A Ostra Fantasma do Tejo
Um Conto de Promessas com Casca Rija
Olha, lá está ele outra vez a falar mal de alguém, dizem uns, não deve ter mais nada que fazer, dizem outros.
Talvez, tenham razão, mas caros amigos, o que me resta fazer quando o silêncio se torna cumplicidade e a indiferença um voto a favor?
Se criticar é tudo o que me resta para não adormecer a consciência, então deixem-me falar, mesmo que doa, mesmo que incomode, porque às vezes, o que parece maledicência é só o último grito de quem ainda não desistiu de se importar.
Depois desta introdução, e esclarecimentos devidos a quem se dá ao trabalho de ler as palavras que escrevo, vamos avivar, mais uma vez, algo que, tal como outras promessas, passaram e ficaram nas catacumbas do esquecimento da política.
A BIVALOR, soa a futuro, a inovação, a sustentabilidade, ou mais um nome com ares de start-up escandinava, mas com alma de promessa portuguesa, ruidosa no anúncio, silenciosa na execução.

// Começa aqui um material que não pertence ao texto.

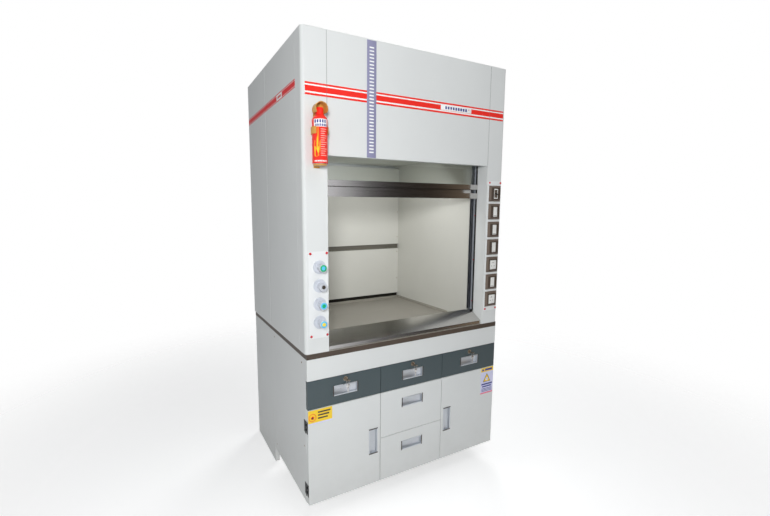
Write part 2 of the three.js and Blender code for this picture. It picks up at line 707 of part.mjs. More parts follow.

Corria o ano de 2019, Rui Braga, então com o microfone na mão e o Tejo à retaguarda, prometia aos céus e à imprensa uma revolução molluscular.
Apresentaram-nos a Unidade de Depósito, Transformação e Valorização de Bivalves do Estuário do Tejo, um monumento à modernidade, erguido sobre berbigões, amêijoas e sonhos húmidos de conchas recicladas.
Com um investimento de 2,36 milhões de euros, anunciado como quem abre um templo do sushi em plena maré vazia, o futuro, diziam eles, o Barreiro, finalmente no mapa dos moluscos.
Mas eis que, como bom prato de marisco servido em restaurante de beira de estrada, a BIVALOR veio com areia, muita areia, areia talvez demais para as cabeças de alguns visionários de algibeira.
No primeiro episódio, problemas nas fundações, dizia-se, talvez as conchas não sustentassem sonhos de betão.
Em 2021, para não perder a tradição da segunda ronda de promessas, o Governo garantiu, "Agora é que é! Em agosto começa a obra!", uma frase tão repetida no Portugal profundo que podia constar no hino nacional.
Chegámos a 2025, e o Tejo continua lá, as amêijoas continuam a ser apanhadas em condições sanitárias dignas de um documentário distópico.
E a BIVALOR, bem, a BIVALOR permanece onde sempre esteve, na nebulosa confortável das intenções, entre o PowerPoint de 2019 e os comunicados de imprensa que nunca envelhecem porque nunca se concretizam.
E o investimento, o investimento agora, já vai nos 2,5 milhões, o milagre da inflação ou da fé, agora que Habemus Papa, e terminou a vacatura no Vaticano.
A página da Câmara Municipal do Barreiro sobre o tema, é um túmulo digital, o IPMA, mais ocupado em prever tempestades do que em esclarecer onde está a fábrica dos bivalves fantasmas, os responsáveis, em campanha, de férias ou promovidos, e o projeto, se calhar enterrado sob as fundações que nunca existiram.
Não há casca que aguente, este era o projeto que ia salvar os mariscadores, dizia Rui Braga, dinamizar a economia local, dar uma nova vida às conchas. No fim, nem cascas nem vida, só mais uma promessa que virou maré morta, ou talvez apareça, um dia, quem sabe, num qualquer cartaz da Cidade do Cinema.
Mas não desesperem, talvez em 2029, com novo figurino e novo nome, quiçá "BIVAPROMESSA 2.0", um outro Rui Braga apareça, como cabeça de cartaz, e se lembre de cortar mais uma fita num terreno baldio.
Com sorte, talvez tenhamos um novo ministro da tutela, obcecado por petiscos na frente ribeirinha, haverá berbigões congelados no catering, e tudo parecerá outra vez... fresco.